Numerical modeling of the filter sand performance in embankment dam under static and dynamic conditions

The filter material in embankment dams is a crucial part of the dam due to protecting the core material (usually clay) against internal erosion. Internal erosion is defined as the transportation of core material particles to the filter material by seepage flow. It is the main reason for the deformation and loss of resistance in the body and foundation of a dam. Therefore, it is a serious threat risk to embankment dams. To prevent internal erosion, it is necessary to accurately evaluate the interaction between water-filter material-core material during the dam's design and operation stages. A suitable filter material should be able to control and block cracks that can form in the core material. Terzaghi (1925) did the first research on filter material and proposed a criterion based on the particle size of a clay. Another detailed study was conducted by Sherard et al. (1989) who developed an experiment called No Erosion Filter Test (NEF Test) to comprehend the relationship between filter and core materials.

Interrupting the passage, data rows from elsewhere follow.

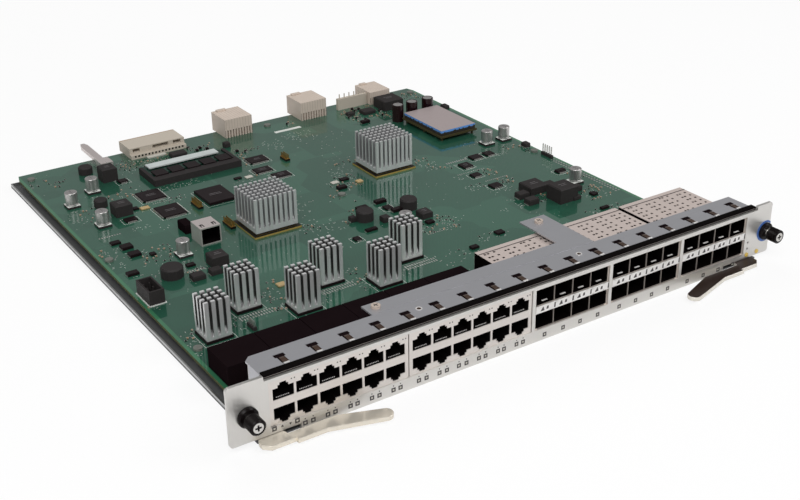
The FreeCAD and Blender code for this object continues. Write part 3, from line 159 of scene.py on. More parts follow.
class Graph:
    """One material's node tree."""

    def __init__(self, name: str) -> None:
        """Start an empty material."""
        self.material = bpy.data.materials.new(name)
        self.material.use_nodes = True
        self.tree = self.material.node_tree
        self.tree.nodes.clear()

    def node(self, kind: str, settings: dict | None = None, *values: object, output: int | str = 0,
             **named: object) -> Wire:
        """Add a node, set it up and link its inputs.

        Args:
            kind: the node's type.
            settings: its own properties, set first; "ramp" holds a colour ramp's stops.
            values: inputs by place.
            output: which output to give back.
            named: inputs by name, with _ for a space.

        Returns:
            The chosen output.
        """
        node = self.tree.nodes.new(kind)
        for key, value in (settings or {}).items():
            if key == "ramp":
                self.stops(node, value)
            else:
                setattr(node, key, value)
        for place, value in enumerate(values):
            self.feed(node.inputs[place], value)
        for name, value in named.items():
            self.feed(node.inputs[name.replace("_", " ")], value)
        return Wire(self, node.outputs[output])

    def stops(self, node: bpy.types.Node, stops: Sequence[tuple[float, Colour]]) -> None:
        """Set a colour ramp's stops."""
        elements = node.color_ramp.elements
        while len(elements) < len(stops):
            elements.new(0.5)
        for element, (position, colour) in zip(elements, stops):
            element.position = position
            element.color = (*colour, 1.0)

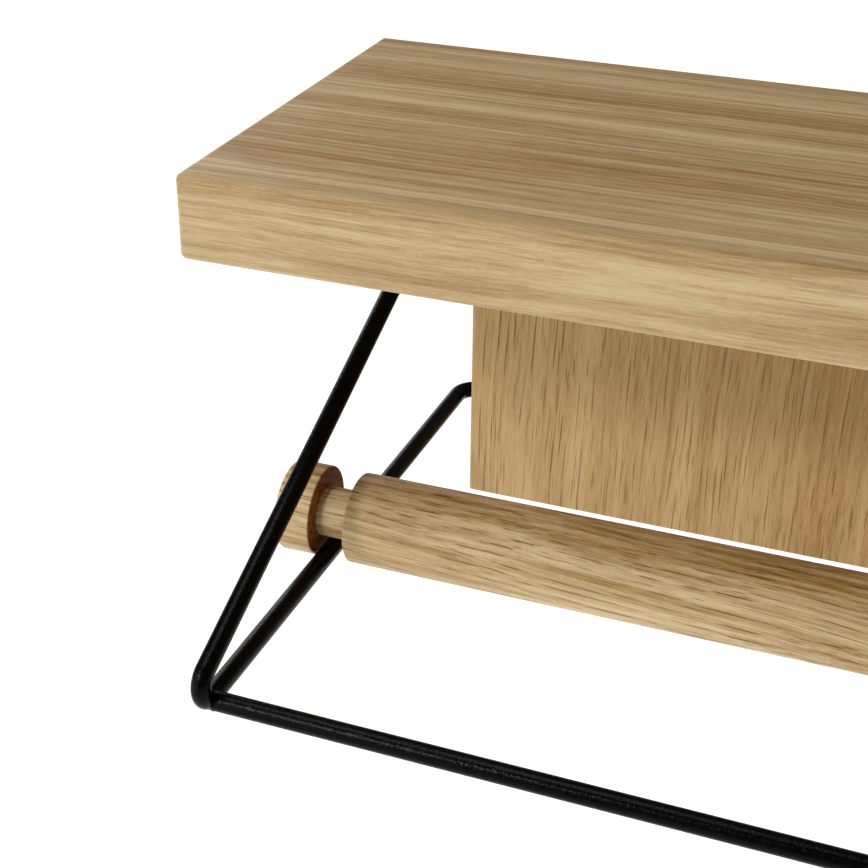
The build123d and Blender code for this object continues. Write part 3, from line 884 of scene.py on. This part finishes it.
def screw_tree():
    """Sets a countersunk screw on every spot, with its head towards +Y."""
    tree = bpy.data.node_groups.new("countersunk_screws", "GeometryNodeTree")
    tree.interface.new_socket("Spots", in_out="INPUT", socket_type="NodeSocketGeometry")
    for name in ("Length", "Shank Radius", "Head Radius", "Head Height", "Point Length", "Pitch",
                 "Thread Depth", "Recess Arm", "Recess Width", "Recess Depth"):
        tree.interface.new_socket(name, in_out="INPUT", socket_type="NodeSocketFloat")
    tree.interface.new_socket("Material", in_out="INPUT", socket_type="NodeSocketMaterial")
    tree.interface.new_socket("Screws", in_out="OUTPUT", socket_type="NodeSocketGeometry")
    given = add(tree, "NodeGroupInput").outputs

    # how deep each grid point lies below the head, and its turn round the screw
    grid = add(tree, "GeometryNodeMeshGrid", {
        "Size X": 1.0, "Size Y": 1.0, "Vertices X": SCREW_ROWS, "Vertices Y": SCREW_COLUMNS}).outputs[0]
    spot = add(tree, "GeometryNodeInputPosition").outputs[0]
    spot = add(tree, "ShaderNodeVectorMath", {0: spot, 1: (0.5, 0.5, 0.0)}, operation="ADD").outputs[0]
    spot = add(tree, "ShaderNodeSeparateXYZ", {0: spot}).outputs
    deep = add(tree, "ShaderNodeMath", {0: spot["X"], 1: given["Length"]}, operation="MULTIPLY").outputs[0]
    angle = add(tree, "ShaderNodeMath", {0: spot["Y"], 1: 2 * math.pi}, operation="MULTIPLY").outputs[0]

    # radius: thread or head, whichever is wider, then the taper of the point
    climb = add(tree, "ShaderNodeMath", {0: deep, 1: given["Pitch"]}, operation="DIVIDE").outputs[0]
    climb = add(tree, "ShaderNodeMath", {0: climb, 1: spot["Y"]}, operation="SUBTRACT").outputs[0]
    groove = add(tree, "ShaderNodeMath", {0: climb, 1: 0.5}, operation="PINGPONG").outputs[0]
    groove = add(tree, "ShaderNodeMath", {0: groove, 1: -2.0}, operation="MULTIPLY").outputs[0]
    thread = add(tree, "ShaderNodeMath", {0: groove, 1: given["Thread Depth"], 2: given["Shank Radius"]},
                 operation="MULTIPLY_ADD").outputs[0]
    head = add(tree, "ShaderNodeMapRange", {
        "Value": deep, "From Max": given["Head Height"], "To Min": given["Head Radius"],
        "To Max": 0.0}).outputs[0]
    radius = add(tree, "ShaderNodeMath", {0: thread, 1: head}, operation="MAXIMUM").outputs[0]
    tip = add(tree, "ShaderNodeMath", {0: given["Length"], 1: given["Point Length"]},
              operation="SUBTRACT").outputs[0]
    taper = add(tree, "ShaderNodeMapRange", {
        "Value": deep, "From Min": tip, "From Max": given["Length"],
        "To Min": 1.0, "To Max": 0.0}).outputs[0]
    radius = add(tree, "ShaderNodeMath", {0: radius, 1: taper}, operation="MULTIPLY").outputs[0]

    # the first row shrinks to a point, which closes the head's flat face
    inside = add(tree, "ShaderNodeMath", {0: spot["X"], 1: 0.001}, operation="GREATER_THAN").outputs[0]
    radius = add(tree, "ShaderNodeMath", {0: radius, 1: inside}, operation="MULTIPLY").outputs[0]
    cosine = add(tree, "ShaderNodeMath", {0: angle}, operation="COSINE").outputs[0]
    sine = add(tree, "ShaderNodeMath", {0: angle}, operation="SINE").outputs[0]
    x = add(tree, "ShaderNodeMath", {0: radius, 1: cosine}, operation="MULTIPLY").outputs[0]
    y = add(tree, "ShaderNodeMath", {0: deep, 1: -1.0}, operation="MULTIPLY").outputs[0]
    z = add(tree, "ShaderNodeMath", {0: radius, 1: sine}, operation="MULTIPLY").outputs[0]
    place = add(tree, "ShaderNodeCombineXYZ", {0: x, 1: y, 2: z}).outputs[0]
    screw = add(tree, "GeometryNodeSetPosition", {"Geometry": grid, "Position": place}).outputs[0]
    screw = add(tree, "GeometryNodeMergeByDistance", {"Geometry": screw, "Distance": 0.005 * MM}).outputs[0]

    # the recess, two crossed bars through the head's face
    height = add(tree, "ShaderNodeMath", {0: given["Recess Depth"], 1: 2.0},
                 operation="MULTIPLY").outputs[0]
    lying = add(tree, "ShaderNodeCombineXYZ", {
        0: given["Recess Arm"], 1: height, 2: given["Recess Width"]}).outputs[0]
    upright = add(tree, "ShaderNodeCombineXYZ", {
        0: given["Recess Width"], 1: height, 2: given["Recess Arm"]}).outputs[0]
    bars = [add(tree, "GeometryNodeMeshCube", {"Size": size}).outputs[0] for size in (lying, upright)]
    cut = add(tree, "GeometryNodeMeshBoolean", {
        "Mesh 1": screw, "Mesh 2": bars[0], "Self Intersection": True},
        operation="DIFFERENCE", solver="EXACT")
    tree.links.new(bars[1], cut.inputs["Mesh 2"])

    screws = add(tree, "GeometryNodeInstanceOnPoints", {
        "Points": given["Spots"], "Instance": cut.outputs["Mesh"]}).outputs[0]
    screws = add(tree, "GeometryNodeRealizeInstances", {"Geometry": screws}).outputs[0]
    screws = add(tree, "GeometryNodeSetMaterial", {
        "Geometry": screws, "Material": given["Material"]}).outputs[0]
    add(tree, "NodeGroupOutput", {"Screws": screws})
    return tree


countersunk = screw_tree()
print("tree", countersunk.name, "has", len(countersunk.nodes), "nodes")

# %% [markdown]
# ## Screws of the hanger and saddle plates
# Each plate has its two screws on its middle line, and their heads lie a hair below its face, so that
# nothing stands off the wall. The sizes are those of a 3 mm wood screw.

# %% Screws of the hanger and saddle plates
SCREW_SINK = 0.08 * MM
SCREW = {"Length": 12.9, "Shank Radius": 1.5, "Head Radius": 2.8, "Head Height": 2.9, "Point Length": 2.5,
         "Pitch": 1.2, "Thread Depth": 0.42, "Recess Arm": 2.7, "Recess Width": 0.7,
         "Recess Depth": 1.0}       # mm


def make_screws(name, plates, heights):
    """Screws in plates, each at a height above its plate's lower end in mm."""
    spots = []
    for plate in plates:
        low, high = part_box(plate)
        middle, face = (low[0] + high[0]) / 2, high[1] - SCREW_SINK
        spots += [(middle, face, low[2] + rise * MM) for rise in heights]
    mesh = bpy.data.meshes.new(name)
    mesh.from_pydata(spots, [], [])
    sizes = {key: value * MM for key, value in SCREW.items()}
    screws = grow(link_mesh(name, mesh), countersunk, Material=zinc, **sizes)
    mesh = face_outwards(screws).data
    mesh.shade_smooth()
    mesh.set_sharp_from_angle(angle=math.radians(35))
    return screws


place_piece(make_screws("hanger_screws", ("hanger_plate_left", "hanger_plate_right"), (6.0, 16.0)),
            SHELF_BODY, "zinc_plated_steel", "hanger_plate_screws")
place_piece(make_screws("saddle_screws", ("bar_saddle_left", "bar_saddle_right"), (6.0, 30.0)),
            SHELF_BODY, "zinc_plated_steel", "bar_saddle_screws")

NEF Test is seen as the most proper method to determine the critical filter which leans on the impermeable core material in the downstream side of an embankment dam. In the NEF test, the most severe condition that can occur is represented as an erosive leak from the core material to the filter material. Within the scope of this study, the internal erosion of the backfill used in the dam is studied through outflow rate and deformations in the base sample (clay). First, the samples taken from two embankment dams in Izmir (Kalabak Dam and Rahman Dam) were brought to the geotechnical laboratory of Izmir Institute of Technology (IZTECH), and the filter material was mixed with fine materials (silt) in different contents. A series of NEF Tests were performed in the IZTECH-geotechnical laboratory on the filter and core samples of Kalabak Dam within a TUBITAK Project No. 221M071 (Ecemis, 2023). Then, the performed NEF Tests were modeled by the finite difference method (FDM) using the Itasca-FLAC3D software. Finally, the outcomes of the numerical models were compared to experimental results. Numerical models had a good agreement to decide whether filter sand performance is successful or not.